Goal of the exercise => Begin with the line that contains "side_panel_left();" and continue down through the line that contains "cad_parts[member].parent = rigid_bodies[body]"; reproduce those lines exactly and only those.

Dataset content =>

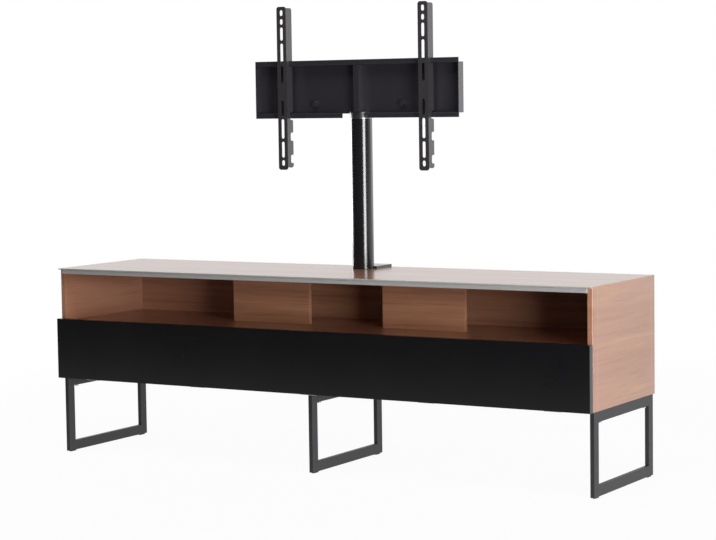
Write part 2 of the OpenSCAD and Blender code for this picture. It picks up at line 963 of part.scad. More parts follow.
module column_tube() {
  color(black_tone)
    placed()
      difference() {
        bar_z(column_r, 0, column_y, [tube_z0, collar_z - 2]);
        bar_z(column_r - column_wall, 0, column_y, [tube_z0 - 1, collar_z]);
      }
}

// flush bolts behind the column, through the top and the counter plate
module foot_bolts() {
  color(steel_tone)
    placed()
      for (s = [-1, 1])
        translate([s * foot_bolt_x, foot_bolt_y, 0])
          difference() {
            union() {
              translate([0, 0, tube_z0 - foot_head_h])
                cylinder(r1 = foot_bolt_r, r2 = foot_head_r, h = foot_head_h);
              bar_z(foot_bolt_r, 0, 0, [roof_z - counter_t - nut_h - 2, tube_z0 - foot_head_h]);
            }
            translate([0, 0, tube_z0 - 2.5])
              linear_extrude(3)
                hexagon(5);
          }
}

module foot_nuts() {
  color(steel_tone)
    placed()
      for (s = [-1, 1])
        translate([s * foot_bolt_x, foot_bolt_y, roof_z - counter_t - nut_h])
          linear_extrude(nut_h)
            difference() {
              hexagon(13);
              circle(r = foot_bolt_r + wood_gap);
            }
}

// screws from below into the foot plate, inside the column
module foot_screws() {
  color(steel_tone)
    placed()
      for (s = [-1, 1])
        translate([s * foot_screw_x, foot_screw_y, 0]) {
          translate([0, 0, roof_z - counter_t - 5.3])
            linear_extrude(5.3)
              hexagon(13);
          bar_z(foot_bolt_r, 0, 0, [roof_z - counter_t, tube_z0 + 2]);
        }
}

// steel plate under the top that spreads the load of the column
module counter_plate() {
  color(steel_tone)
    placed()
      difference() {
        translate([-counter_half, column_y - counter_half, roof_z - counter_t])
          linear_extrude(counter_t)
            round_rect(2 * counter_half, counter_l, 8);
        for (s = [-1, 1]) {
          bar_z(foot_bolt_r + 0.3, s * foot_bolt_x, foot_bolt_y, [roof_z - counter_t - 1, roof_z + 1]);
          bar_z(foot_bolt_r + 0.3, s * foot_screw_x, foot_screw_y, [roof_z - counter_t - 1, roof_z + 1]);
        }
      }
}

// plug in the top of the column with the pin that the head turns on
module swivel_spigot() {
  color(steel_tone)
    placed()
      difference() {
        union() {
          bar_z(column_r - column_wall - wood_gap, 0, column_y, [collar_z - 26, collar_z - 2]);
          bar_z(column_r, 0, column_y, [collar_z - 2, collar_z]);
          bar_z(spigot_r, 0, column_y, [collar_z, head_z - recess_h]);
        }
        bar_z(4 + wood_gap, 0, column_y, [head_z - recess_h - 22, head_z]);
      }
}

// washer and screw that keep the head on its pin
module swivel_washer() {
  color(steel_tone)
    placed()
      difference() {
        bar_z(washer_r, 0, column_y, [head_z - recess_h, head_z - recess_h + washer_t]);
        bar_z(4.2, 0, column_y, [head_z - recess_h - 1, head_z]);
      }
}

module swivel_screw() {
  color(steel_tone)
    placed()
      difference() {
        union() {
          bar_z(4, 0, column_y, [head_z - recess_h - 22, head_z - recess_h + washer_t]);
          bar_z(7, 0, column_y, [head_z - recess_h + washer_t, head_z - 0.1]);
        }
        translate([0, column_y, head_z - 1.8])
          linear_extrude(3)
            hexagon(5);
      }
}

// turning collar on top of the column
module head_collar() {
  color(mount_tone)
    placed()
      difference() {
        bar_z(column_r, 0, column_y, [collar_z, head_z]);
        bar_z(spigot_r + run_gap, 0, column_y, [collar_z - 1, head_z + 1]);
        bar_z(washer_r + 0.4, 0, column_y, [head_z - recess_h, head_z + 1]);
      }
}

// post that carries the mount plate in front of the column's axis
module head_post() {
  color(mount_tone)
    placed()
      difference() {
        block([post_x - post_half, post_x + post_half], [post_y0, web_y], [head_z, post_top]);
        for (z = post_bolt_zs)
          bar_y(4 + wood_gap, post_x, [web_y - 16, web_y + 1], z);
      }
}

// the rounded outside of one fold, around its inner corner
module fold(y, z, sy, sz) {
  intersection() {
    translate([y, z])
      circle(r = plate_t);
    translate([min(y, y + sy * plate_t), min(z, z + sz * plate_t)])
      square(plate_t);
  }
}

// section of the channel: two lips, two flanges and the web
module channel_section() {
  y1 = lip_y + plate_t;
  translate([lip_y, lip_z0])
    square([plate_t, low_z - lip_z0]);
  fold(y1, low_z, -1, 1);
  translate([y1, low_z])
    square([web_y - y1, plate_t]);
  fold(web_y, low_z + plate_t, 1, -1);
  translate([web_y, low_z + plate_t])
    square([plate_t, channel_h - 2 * plate_t]);
  fold(web_y, high_z - plate_t, 1, 1);
  translate([y1, high_z - plate_t])
    square([web_y - y1, plate_t]);
  fold(y1, high_z, -1, -1);
  translate([lip_y, high_z])
    square([plate_t, lip_z1 - high_z]);
}

// folded channel with two end returns and a notch around the collar
module mount_plate() {
  color(mount_tone)
    placed()
      difference() {
        union() {
          sheet_x([-plate_half, plate_half])
            channel_section();
          for (s = [-1, 1])
            block([s * plate_half - (s + 1) / 2 * plate_t, s * plate_half + (1 - s) / 2 * plate_t],
              [lip_y, web_y + 1], [low_z + 1, high_z - 1]);
        }
        block([-notch_half, notch_half], [lip_y - 1, web_y], [lip_z0 - 1, low_z + plate_t + 1]);
        block([-web_notch, web_notch], [lip_y - 1, web_y + plate_t + 1], [lip_z0 - 1, head_z]);
        for (z = post_bolt_zs)
          bar_y(4.3, post_x, [web_y - 1, web_y + plate_t + 1], z);
        for (s = [-1, 1])
          bar_y(3.2, s * web_screw_x, [web_y - 1, web_y + plate_t + 1], web_screw_z);
      }
}

module post_bolts() {
  color(steel_tone)
    placed()
      for (z = post_bolt_zs) {
        bar_y(4, post_x, [web_y - 16, web_y + plate_t], z);
        translate([post_x, web_y + plate_t + 5, z])
          rotate([90, 0, 0])
            linear_extrude(5)
              hexagon(13);
      }
}

// two round-head screws in the lower part of the web
module web_screws() {
  color(mount_tone)
    placed()
      for (s = [-1, 1]) {
        bar_y(9.5, s * web_screw_x, [web_y - web_head_l, web_y], web_screw_z);
        bar_y(3, s * web_screw_x, [web_y, web_y + plate_t + 7], web_screw_z);
      }
}

module web_nuts() {
  color(steel_tone)
    placed()
      for (s = [-1, 1])
        translate([s * web_screw_x, web_y + plate_t + 5, web_screw_z])
          rotate([90, 0, 0])
            linear_extrude(5)
              difference() {
                hexagon(10);
                circle(r = 3 + wood_gap);
              }
}

// outline of the slotted strip, measured down from its top
module strip_outline() {
  slots = [
    [19, 17.5], [45.5, 16.5], [82, 39.5], [140, screw_slot_l], [204, 51.5],
    [bracket_l - 186.25, 46], [bracket_l - 124, screw_slot_l],
    [bracket_l - 61.25, 48], [bracket_l - 20.75, 17]
  ];
  difference() {
    translate([-strip_w / 2, bracket_z0])
      round_rect(strip_w, bracket_l, strip_r);
    for (s = slots)
      slot_v(0, bracket_z1 - s[0], slot_w, s[1]);
  }
}

// outline of the side flange with the hooks for the two lips
module flange_outline() {
  y0 = strip_y;
  y1 = flange_y;
  top = bracket_z1 - 4;
  difference() {
    union() {
      polygon([
        [y0, bracket_z0 + strip_r], [lip_y + 4, bracket_z0 + 6],
        [y1 - 3, bracket_z0 + 8], [y1, bracket_z0 + 11],
        [y1, lip_z0 - 6], [lip_y - 1, lip_z0 - 2],
        [lip_y - 1, low_z + plate_t + 2], [y1, low_z + plate_t + 5],
        [y1, high_z - plate_t - 1], [lip_y - 1, high_z - plate_t - 1],
        [lip_y - 1, lip_z1], [lip_y + plate_t + 1, lip_z1],
        [lip_y + plate_t + 1, high_z + 1], [y1, high_z + 1],
        [y1, top - 8], [y1 - 8, top - 8], [y1 - 8, top], [y0 + 6, top], [y0, bracket_z1 - strip_r]
      ]);
      translate([y1 - 8, top - 8])
        circle(r = 8);
    }
    for (z = [bracket_z0 + 32.5, bracket_z0 + 100])
      translate([lip_y + 1, z - 12.5])
        round_rect(40, 25, 6);
  }
}

// one L-shaped bracket with its flange on the right-hand edge
module screen_bracket(x) {
  edge = x + strip_w / 2;
  color(mount_tone)
    placed() {
      translate([x, 0, 0])
        sheet_y([strip_y, strip_y + plate_t])
          strip_outline();
      sheet_x([edge - plate_t, edge])
        flange_outline();
      difference() {
        block([edge - 18, edge - plate_t], [clamp_y - 8, clamp_y + 8], [clamp_tab_z, clamp_tab_z + 3]);
        bar_z(clamp_r + wood_gap, edge - clamp_off, clamp_y, [clamp_tab_z - 1, clamp_tab_z + 4]);
      }
    }
}

module bracket_left() {
  screen_bracket(bracket_xs[0]);
}

module bracket_right() {
  screen_bracket(bracket_xs[1]);
}

// clamping screw that presses on the lower lip from below
module clamp_screw(x) {
  sx = x + strip_w / 2 - clamp_off;
  color(steel_tone)
    placed() {
      bar_z(clamp_r, sx, clamp_y, [clamp_tab_z - 3, lip_z0]);
      bar_z(6, sx, clamp_y, [clamp_tab_z - 11, clamp_tab_z - 3]);
    }
}

module clamp_screw_left() {
  clamp_screw(bracket_xs[0]);
}

module clamp_screw_right() {
  clamp_screw(bracket_xs[1]);
}

side_panel_left();
side_panel_right();
top_panel();
top_trim();
bottom_panel();
shelf_panel();
back_panel();
niche_panel_left();
niche_panel_right();
center_divider();
wood_dowels();
cam_discs();
cam_bolts();
back_screws();
leg_frame_left();
leg_frame_middle();
leg_frame_right();
leg_screws();
floor_glides();
flap_front();
hinge_leaves_body();
hinge_leaves_flap();
hinge_pins();
hinge_screws_body();
hinge_screws_flap();
stay_plate_left();
stay_plate_right();
stay_arm_left();
stay_arm_right();
stay_link_left();
stay_link_right();
flap_bracket_left();
flap_bracket_right();
stay_screws_body();
stay_screws_flap();
latch_body_left();
latch_body_right();
latch_plunger_left();
latch_plunger_right();
latch_screws();
strike_plates();
foot_plate();
column_tube();
foot_bolts();
foot_nuts();
foot_screws();
counter_plate();
swivel_spigot();
swivel_washer();
swivel_screw();
head_collar();
head_post();
mount_plate();
post_bolts();
web_screws();
web_nuts();
bracket_left();
bracket_right();
clamp_screw_left();
clamp_screw_right();
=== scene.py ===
import bmesh
import bpy
import json
import math
from mathutils import Matrix, Vector

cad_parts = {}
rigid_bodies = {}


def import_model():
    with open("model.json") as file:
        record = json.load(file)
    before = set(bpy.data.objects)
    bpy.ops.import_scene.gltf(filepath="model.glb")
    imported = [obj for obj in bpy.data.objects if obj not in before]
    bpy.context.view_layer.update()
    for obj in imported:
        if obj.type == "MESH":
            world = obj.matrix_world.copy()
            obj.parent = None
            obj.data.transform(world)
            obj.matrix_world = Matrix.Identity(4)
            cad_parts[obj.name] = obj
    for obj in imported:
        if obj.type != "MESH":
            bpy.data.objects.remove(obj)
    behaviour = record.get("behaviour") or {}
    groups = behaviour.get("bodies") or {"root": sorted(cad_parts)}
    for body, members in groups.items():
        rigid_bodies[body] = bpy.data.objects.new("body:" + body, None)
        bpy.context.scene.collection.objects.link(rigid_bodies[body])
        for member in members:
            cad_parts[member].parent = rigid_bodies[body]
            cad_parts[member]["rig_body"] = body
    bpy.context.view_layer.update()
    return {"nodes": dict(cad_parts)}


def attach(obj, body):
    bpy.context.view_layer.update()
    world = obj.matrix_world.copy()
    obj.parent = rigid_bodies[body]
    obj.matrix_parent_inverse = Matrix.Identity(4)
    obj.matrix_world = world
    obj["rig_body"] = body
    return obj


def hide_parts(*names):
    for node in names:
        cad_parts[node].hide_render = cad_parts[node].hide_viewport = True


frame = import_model()
nodes = frame["nodes"]
scene = bpy.context.scene
scene.view_settings.view_transform = "Standard"
print("frame loaded:", len(nodes), "nodes")


# camera, fitted to the photograph's edges
# place and farEnd in metres, angles in radians, focal length and image width in pixels, sensor in millimetres
cameraSet = {
    "place": (3.24683, -5.3774, 1.08087), "yaw": 0.5358, "pitch": -0.0797, "roll": -0.0142,
    "focal": 2126.88, "imageWidth": 716, "sensorWidth": 36, "farEnd": 60,
}


def makeCamera(c):
    sy, cy = math.sin(c["yaw"]), math.cos(c["yaw"])
    sp, cp = math.sin(c["pitch"]), math.cos(c["pitch"])
    sr, cr = math.sin(c["roll"]), math.cos(c["roll"])
    forward = Vector((-sy * cp, cy * cp, sp))
    upward = Vector((sy * sp, -cy * sp, cp))
    sideways = Vector((cy, sy, 0))
    right = sideways * cr + upward * sr
    up = upward * cr - sideways * sr
    data = bpy.data.cameras.new("camera")
    data.sensor_fit = "HORIZONTAL"
    data.sensor_width = c["sensorWidth"]
    data.lens = c["sensorWidth"] * c["focal"] / c["imageWidth"]
    data.clip_end = c["farEnd"]
    obj = bpy.data.objects.new("camera", data)
    turn = Matrix((right, up, -forward)).transposed().to_4x4()
    obj.matrix_world = Matrix.Translation(c["place"]) @ turn
    scene.collection.objects.link(obj)
    scene.camera = obj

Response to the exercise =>
side_panel_left();
side_panel_right();
top_panel();
top_trim();
bottom_panel();
shelf_panel();
back_panel();
niche_panel_left();
niche_panel_right();
center_divider();
wood_dowels();
cam_discs();
cam_bolts();
back_screws();
leg_frame_left();
leg_frame_middle();
leg_frame_right();
leg_screws();
floor_glides();
flap_front();
hinge_leaves_body();
hinge_leaves_flap();
hinge_pins();
hinge_screws_body();
hinge_screws_flap();
stay_plate_left();
stay_plate_right();
stay_arm_left();
stay_arm_right();
stay_link_left();
stay_link_right();
flap_bracket_left();
flap_bracket_right();
stay_screws_body();
stay_screws_flap();
latch_body_left();
latch_body_right();
latch_plunger_left();
latch_plunger_right();
latch_screws();
strike_plates();
foot_plate();
column_tube();
foot_bolts();
foot_nuts();
foot_screws();
counter_plate();
swivel_spigot();
swivel_washer();
swivel_screw();
head_collar();
head_post();
mount_plate();
post_bolts();
web_screws();
web_nuts();
bracket_left();
bracket_right();
clamp_screw_left();
clamp_screw_right();
=== scene.py ===
import bmesh
import bpy
import json
import math
from mathutils import Matrix, Vector

cad_parts = {}
rigid_bodies = {}


def import_model():
    with open("model.json") as file:
        record = json.load(file)
    before = set(bpy.data.objects)
    bpy.ops.import_scene.gltf(filepath="model.glb")
    imported = [obj for obj in bpy.data.objects if obj not in before]
    bpy.context.view_layer.update()
    for obj in imported:
        if obj.type == "MESH":
            world = obj.matrix_world.copy()
            obj.parent = None
            obj.data.transform(world)
            obj.matrix_world = Matrix.Identity(4)
            cad_parts[obj.name] = obj
    for obj in imported:
        if obj.type != "MESH":
            bpy.data.objects.remove(obj)
    behaviour = record.get("behaviour") or {}
    groups = behaviour.get("bodies") or {"root": sorted(cad_parts)}
    for body, members in groups.items():
        rigid_bodies[body] = bpy.data.objects.new("body:" + body, None)
        bpy.context.scene.collection.objects.link(rigid_bodies[body])
        for member in members:
            cad_parts[member].parent = rigid_bodies[body]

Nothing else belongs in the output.